In this article we present a mathematical data model for the most common noSQL databases—namely, key/value relationships—and demonstrate that this data model is the mathematical dual of SQL's relational data model of foreign-/primary-key relationships

...we believe that our categorical data-model formalization and monadic query language will allow the same economic growth to occur for coSQL key-value stores.

...In contrast to common belief, the question of big versus small data is orthogonal to the question of SQL versus coSQL. While the coSQL model naturally supports extreme sharding, the fact that it does not require strong typing and normalization makes it attractive for "small" data as well. On the other hand, it is possible to scale SQL databases by careful partitioning.
What this all means is that coSQL and SQL are not in conflict, like good and evil. Instead they are two opposites that coexist in harmony and can transmute into each other like yin and yang. Because of the common query language based on monads, both can be implemented using the same principles.

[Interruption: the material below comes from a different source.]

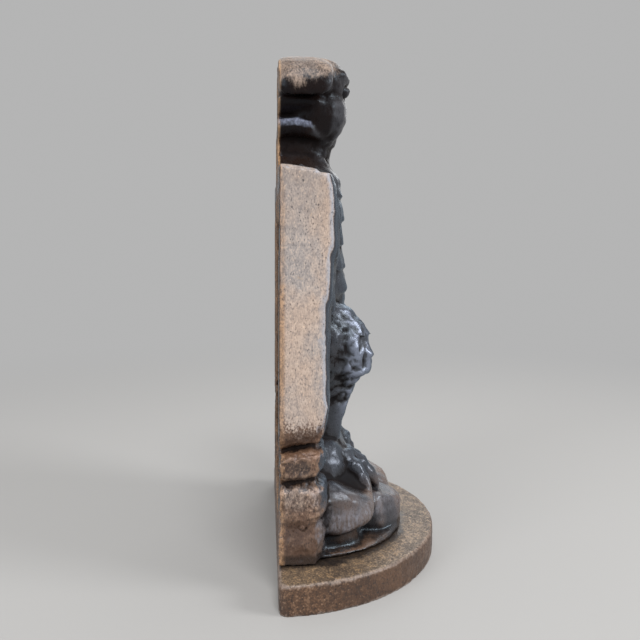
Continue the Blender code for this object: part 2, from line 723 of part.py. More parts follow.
def thigh_rows():
    """Half width and depth of one leg, from the top of the thigh to the ankle."""
    upper = THIGH_TOP - THIGH_HEIGHT
    lower = THIGH_HEIGHT - ANKLE_HEIGHT
    return (
        (THIGH_TOP, THIGH_HALF_WIDTH * 0.35, THIGH_DEPTH * 0.52),
        (THIGH_TOP - upper * 0.17, THIGH_HALF_WIDTH * 0.70, THIGH_DEPTH * 0.77),
        (THIGH_HEIGHT + upper * 0.58, THIGH_HALF_WIDTH * 0.94, THIGH_DEPTH * 0.90),
        (THIGH_HEIGHT + upper * 0.20, THIGH_HALF_WIDTH, THIGH_DEPTH * 0.975),
        (THIGH_HEIGHT - lower * 0.11, THIGH_HALF_WIDTH * 0.93, THIGH_DEPTH * 0.98),
        (THIGH_HEIGHT - lower * 0.30, THIGH_HALF_WIDTH * 0.72, THIGH_DEPTH * 0.86),
        (THIGH_HEIGHT - lower * 0.52, SHANK_HALF_WIDTH * 1.15, SHANK_DEPTH * 1.20),
        (THIGH_HEIGHT - lower * 0.74, SHANK_HALF_WIDTH, SHANK_DEPTH * 1.05),
        (ANKLE_HEIGHT, SHANK_HALF_WIDTH * 0.95, SHANK_DEPTH),
        (ANKLE_HEIGHT - lower * 0.10, SHANK_HALF_WIDTH * 1.30, SHANK_DEPTH * 1.13),
        (ANKLE_HEIGHT - lower * 0.26, SHANK_HALF_WIDTH * 1.20, SHANK_DEPTH * 1.10),
    )


def make_leg(side):
    """One leg: feathered thigh, bare shank, three gripping toes and a hind toe."""
    centre = side * LEG_SPREAD

    def depth(x, height):
        return column_depth(thigh_rows(), centre, x, height)

    shapes = [column("leg", thigh_rows(), centre)]
    width = THIGH_HALF_WIDTH * 0.5
    for number, rise, lift in ((3, 1.17, 1.0), (4, 0.0, 1.1), (3, -1.12, 0.8)):
        tip_height = THIGH_HEIGHT + rise * width
        for index in range(number):
            x = centre + (index - (number - 1) / 2) * width
            root = (centre + (x - centre) * 0.8, tip_height + width * 1.6)
            shapes.append(feather("thigh_feather", root, (x, tip_height), width * 1.15, depth,
                                  FEATHER_LIFT * lift, -FEATHER_LIFT * 0.6, 0.0, 0.35))
    ankle = Vector((centre, -SHANK_DEPTH + TOE_RADIUS * 0.35, ANKLE_HEIGHT - TOE_RADIUS * 1.7))
    reach, fall = (TOE_REACH, TOE_FALL) if side < 0 else (LEFT_TOE_REACH, LEFT_TOE_FALL)
    for spread in (-0.66, 0.0, 0.66):
        shapes.append(make_toe(ankle, spread + side * 0.08, reach, fall))
    steps = ((0.2, 0.2, 0.3), (1.1, 0.4, 0.0), (2.0, 0.2, -1.0))
    hind = [ankle + TOE_RADIUS * Vector((side * x, y, z)) for x, y, z in steps]
    shapes.append(limb("hind_toe", hind, [TOE_RADIUS * size for size in (1.0, 1.0, 0.6)]))
    return shapes


def make_toe(ankle, spread, length, fall):
    """A toe with two knuckles that runs down the rock and ends in a curved claw."""
    path = []
    radii = []
    shares = (0.0, 0.16, 0.32, 0.46, 0.60, 0.74, 0.86, 1.0)
    swell = (1.15, 0.90, 1.15, 0.85, 1.08, 0.82, 0.95, 0.62)
    for share, size in zip(shares, swell):
        reach = length * share
        arch = TOE_RADIUS * 0.85 * math.sin(math.pi * min(share * 1.1, 1.0))
        path.append((ankle.x + math.sin(spread) * reach, ankle.y - math.cos(spread) * reach,
                     ankle.z - fall * reach + arch))
        radii.append(TOE_RADIUS * size)
    end = Vector(path[-1])
    for share, size in ((0.5, 0.42), (1.0, 0.10)):
        forward = CLAW_LENGTH * share * 0.45
        path.append((end.x + math.sin(spread) * forward, end.y - math.cos(spread) * forward,
                     end.z - CLAW_LENGTH * share * 0.8))
        radii.append(TOE_RADIUS * size)
    return limb("toe", path, radii)


def tail_depth(x, height):
    return BACKING_DEPTH + FEATHER_LIFT * 0.5


def make_tail():
    """Five tail feathers, which hang behind the legs to the rock."""
    shapes = []
    for index in range(5):
        offset = index - 2
        root = (offset * TAIL_FEATHER_WIDTH * 0.45, BELLY_HEIGHT - TAIL_FEATHER_WIDTH * 1.9)
        tip = (offset * TAIL_FEATHER_WIDTH * 0.80, ROCK_TOP + FEATHER_LIFT * (abs(offset) - 2))
        lift = FEATHER_LIFT * (2.0 - 0.4 * abs(offset))
        shapes.append(feather("tail_feather", root, tip, TAIL_FEATHER_WIDTH, tail_depth, lift, lift))
    return shapes


def make_rock():
    """The mound: ledges and side blocks, leaning boulders over an undercut, and low front stones."""
    back = SKIRT * 2
    foot = FOOT_LEVEL - SKIRT * 2
    wide = ROCK_HALF_WIDTH
    reach = ROCK_REACH
    rise = ROCK_TOP - FOOT_LEVEL
    hung = FOOT_LEVEL + UNDERCUT_HEIGHT
    slope = (0.0, -0.55, 0.83)
    shapes = [
        boulder("mound", (-wide * 0.66, -reach * 0.60, foot), (wide * 0.66, back, ROCK_TOP), 5, 3.2,
                ((slope, 1.02),)),
        boulder("toe_stone", (-wide * 0.64, -reach * 0.71, foot),
                (wide * 0.64, -reach * 0.2, FOOT_LEVEL + rise * 0.70), 23, 4.2, ((slope, 0.88),)),
    ]
    # name, inner and outer share of the width, reach to the front, back, foot, top, squareness,
    # flats, rise to the front
    stones = (
        ("ledge", 0.50, 1.06, LEDGE_DEPTH, back, LEDGE_FOOT - SEAT_GAP, WING_TIP_HEIGHT, 4.2,
         (((0.0, -0.6, -0.8), 0.95),), LEDGE_RISE),
        ("block_top", 0.50, 1.03, SIDE_BLOCK_DEPTH, back, FOOT_LEVEL + rise * 0.30, LEDGE_FOOT + SKIRT, 4.6,
         (((0.0, -0.72, -0.7), 0.84), ((0.0, -0.5, 0.86), 0.98)), 0.0),
        ("block_foot", 0.50, 1.00, SIDE_BLOCK_DEPTH * 0.97, back, foot, FOOT_LEVEL + rise * 0.48, 3.8,
         (((0.0, -0.7, -0.7), 1.0),), 0.0),
        ("boulder", 0.20, 0.87, reach * 0.735, -back, hung, FOOT_LEVEL + rise * 0.60, 3.6,
         ((slope, 0.78), ((0.4, -0.5, -0.75), 0.92), ((0.7, -0.7, 0.2), 0.98)), 0.0),
        ("under_stone", 0.10, 0.80, reach * 0.62, -back, foot, FOOT_LEVEL + rise * 0.34, 3.4, (), 0.0),
        ("front_stone", 0.01, 0.52, reach * 0.975, reach * -0.28, foot, FOOT_LEVEL + rise * 0.46, 3.2,
         ((slope, 0.80), ((0.6, -0.7, 0.1), 0.90)), 0.0),
    )
    for side in SIDES:
        for seed, stone in enumerate(stones, 13 + side):
            name, inner, outer, front, rear, low, top, squareness, flats, lift = stone
            near, far = sorted((side * wide * inner, side * wide * outer))
            flats = [((side * x, y, z), share) for (x, y, z), share in flats]
            shapes.append(boulder(name, (near, -front, low), (far, rear, top), seed * 3, squareness,
                                  flats, lift))
    return shapes


def make_foot_flange():
    """The thin lip that runs round the rock's foot, where it meets the base plate."""
    line = []
    # share of the rock's half width, share of its reach
    for across, ahead in ((0.97, -0.04), (0.97, 0.09), (0.935, 0.18), (0.90, 0.28), (0.88, 0.36),
                          (0.865, 0.43), (0.825, 0.54), (0.785, 0.62), (0.70, 0.72), (0.555, 0.84),
                          (0.375, 0.93), (0.18, 0.98), (0.0, 0.965)):
        line.append((ROCK_HALF_WIDTH * across, -ROCK_REACH * ahead))
    ring = line + [(-x, y) for x, y in reversed(line[:-1])]
    bm = bmesh.new()
    low = [bm.verts.new((x, y, FOOT_LEVEL - SKIRT)) for x, y in ring]
    top = [bm.verts.new((x, y, FOOT_LEVEL + FOOT_FLANGE_HEIGHT)) for x, y in ring]
    bm.faces.new(low)
    bm.faces.new(top)
    for index in range(len(ring)):
        after = (index + 1) % len(ring)
        bm.faces.new((low[index], low[after], top[after], top[index]))
    rim = [edge for edge in bm.edges if all(vertex in top for vertex in edge.verts)]
    bmesh.ops.bevel(bm, geom=rim, offset=FOOT_FLANGE_ROUND, segments=2, profile=0.5, affect="EDGES")
    return shape_from_bmesh("foot_flange", bm)


def oval(centre_z, half_width, half_height, steps=18):
    """An upright oval of (x, z) points."""
    points = []
    for step in range(steps):
        angle = 2 * math.pi * step / steps
        points.append((half_width * math.sin(angle), centre_z + half_height * math.cos(angle)))
    return points


def pocket_cutters():
    """The hollow of the back: shallow behind the wings, deep behind the body, head and rock."""
    wing_floor = PRIMARY_DEPTH - FRONT_SKIN - FEATHER_LIFT
    inner = WING_HALF_SPAN - WALL
    low = ROCK_TOP + WALL
    corner = POCKET_ROUND * 1.6
    wing = [(inner, low - WALL * 0.4)]
    wing += arc(inner - corner, SHOULDER_HEIGHT - WALL - corner, corner, 0, 90, 4)
    for step in range(1, 5):
        x = inner - corner + (NECK_HALF_WIDTH - inner + corner) * step / 4
        wing.append((x, shoulder_top(x) - WALL))
    floor = FOOT_LEVEL + FLOOR_THICKNESS
    rock_inner = ROCK_HALF_WIDTH - WALL - SKIRT
    rock = [(rock_inner - corner, floor)]
    rock += arc(rock_inner - corner, floor + corner, corner, -45, 0, 2)
    rock.append((rock_inner, low))
    body_low = (BELLY_HEIGHT + VENT_HEIGHT - WALL) / 2
    body_top = NECK_HEIGHT - WALL * 1.5
    body = oval((body_low + body_top) / 2, BREAST_HALF_WIDTH - WALL, (body_top - body_low) / 2)
    neck_half = NECK_HALF_WIDTH - WALL
    head_top = TOTAL_HEIGHT - WALL * 1.6
    neck = [(neck_half, BELLY_HEIGHT + WALL * 2), (neck_half, HEAD_FOOT), (neck_half * 1.3, HEAD_FOOT + WALL)]
    neck += arc(0.0, head_top - neck_half * 1.3, neck_half * 1.3, 0, 80, 4)
    mound_top = ROCK_TOP - WALL * 1.25
    half = MOUND_POCKET_HALF_WIDTH
    mound = [(half, floor)]
    for step in range(1, 6):
        angle = math.pi / 2 * step / 5.5
        mound.append((half * math.cos(angle), floor + (mound_top - floor) * math.sin(angle)))
    return [
        plate("wing_pocket", mirrored(wing), -SKIRT, wing_floor, POCKET_ROUND),
        plate("rock_pocket", mirrored(rock), -SKIRT, wing_floor, POCKET_ROUND),
        plate("body_pocket", body, -SKIRT, BREAST_DEPTH - FRONT_SKIN - WALL / 2, POCKET_ROUND),
        plate("neck_pocket", mirrored(neck), -SKIRT, NECK_DEPTH - FRONT_SKIN - SKIRT, POCKET_ROUND),
        plate("mound_pocket", mirrored(mound), -SKIRT, MOUND_POCKET_DEPTH, POCKET_ROUND),
    ]


def make_figure():
    """Unites the relief, trims it to the flat back, flat wing sides and foot, and hollows it."""
    backing = make_backing()
    relief = []
    for side in SIDES:
        relief += make_wing(side)
        relief += make_leg(side)
    relief += make_breast() + make_neck() + make_head() + make_tail() + make_rock()
    relief.append(make_foot_flange())
    body = pour_full(united("relief", backing, relief))
    mould = block("mould", (-WING_HALF_SPAN, -BASE_RADIUS, FOOT_LEVEL),
                  (WING_HALF_SPAN, 0.0, TOTAL_HEIGHT + SKIRT))
    body = worked("trimmed", body, [mould], "INTERSECT", "MANIFOLD")
    body = worked("hollow", body, pocket_cutters(), "DIFFERENCE", "MANIFOLD")
    boss_top = SCREW_HEAD_RECESS + SCREW_LENGTH + BOSS_ROOF
    bosses = []
    holes = []
    bore = SCREW_RADIUS + SCREW_CLEARANCE
    for x, y in screw_places():
        bosses.append(cylinder("boss", x, y, FOOT_LEVEL + FLOOR_THICKNESS / 2, boss_top,
                               BOSS_RADIUS, BOSS_RADIUS * 0.86, 20))
        holes.append(cylinder("tapped_hole", x, y, 0.0,
                              SCREW_HEAD_RECESS + SCREW_LENGTH + SCREW_CLEARANCE, bore, bore))
    thin = body.modifiers.new("Fewer faces", "DECIMATE")
    thin.ratio = KEPT_FACES
    body = applied("thinned", body)
    body = worked("bossed", body, bosses, "UNION", "MANIFOLD")
    return pour_full(worked("figure_casting", body, holes, "DIFFERENCE", "MANIFOLD"))


def finish(piece, material, angle):
    """Gives the material, shades round stretches smooth and moves the piece to the origin."""
    bm = bmesh.new()
    bm.from_mesh(piece.data)
    bmesh.ops.triangulate(bm, faces=bm.faces)
    bm.to_mesh(piece.data)
    bm.free()
    piece.data.materials.clear()
    piece.data.materials.append(material)
    piece.data.shade_smooth()
    piece.data.set_sharp_from_angle(angle=math.radians(angle))
    piece.location.y = CENTRE_Y


def main():
    clear_scene()
    cast = iron("cast_iron", (0.070, 0.055, 0.045), 0.62)
    steel = iron("aged_steel", (0.095, 0.080, 0.070), 0.45)
    finish(make_base_plate(), cast, 35)
    for name, (x, y) in zip(("base_screw_left", "base_screw_right"), screw_places()):
        finish(make_screw(name, x, y), steel, 35)
    finish(make_figure(), cast, 35)


main()
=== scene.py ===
"""Cast iron eagle doorstop: the finished castings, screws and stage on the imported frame.

Metres, +Z up. The front is towards -Y, the flat back lies in the plane Y = BACK_PLANE, and the eagle
looks towards -X.
"""
import math
from types import SimpleNamespace

import bpy
import numpy as np
from mathutils import Matrix, Vector


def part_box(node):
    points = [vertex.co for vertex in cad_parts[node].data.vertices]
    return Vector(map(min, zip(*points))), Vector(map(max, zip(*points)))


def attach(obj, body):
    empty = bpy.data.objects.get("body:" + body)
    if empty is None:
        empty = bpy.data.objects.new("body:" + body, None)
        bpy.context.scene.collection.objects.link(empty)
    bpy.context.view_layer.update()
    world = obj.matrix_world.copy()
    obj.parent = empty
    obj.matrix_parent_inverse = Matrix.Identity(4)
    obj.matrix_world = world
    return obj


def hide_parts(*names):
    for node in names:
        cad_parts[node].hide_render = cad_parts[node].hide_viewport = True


bl_info = {
    "name": "Eagle Doorstop",
    "version": (1, 0, 0),
    "blender": (4, 5, 0),
    "location": "3D Viewport > Sidebar > Doorstop",
    "description": "Builds a cast iron eagle doorstop with its stage",
    "category": "Add Mesh",
}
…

I'm certainly in no position to judge this work, or what it means at some deep level. After reading a 1000 treatments on monads I still have no idea what they are. But, like the Standard Model in physics, it would be satisfying if some unifying principles underlay all this stuff. Would we all get along? That's a completely different question...

Reader Comments (3)

We'll have to wait until some implementation proves it =)

April 7, 2011 | Unregistered Commentermaop

There was a good citation at the bottom about the duality between IEnumerator (push) and IObservable (pull). Duality is an invitation to refactor, and a "proof" that refactoring will yield similar semantics.

Overall, the pitch is a "one ring that can bind them all" sort, i.e., that there can be one language which one could program higher-order work in, which would rest on monad comprehensions. Use that language, list some constraints, and a configuration or strategy would choose if the implementation of your higher-order program will be deterministic or parallel, push or pull, SQL or co-SQL.

What would one call the language --- pig_or_SQL?

April 10, 2011 | Unregistered CommenterTony

Firstly, I respect Erik very much. But in this case I am not quite sure whether two authors from Microsoft are completely free of conflict of interest. After all, SQL Server is one of their flagships and neither Hadoop nor noSQL can be commercialized by them. I think it looks just to "convenient" to proof that in the end this is all the same.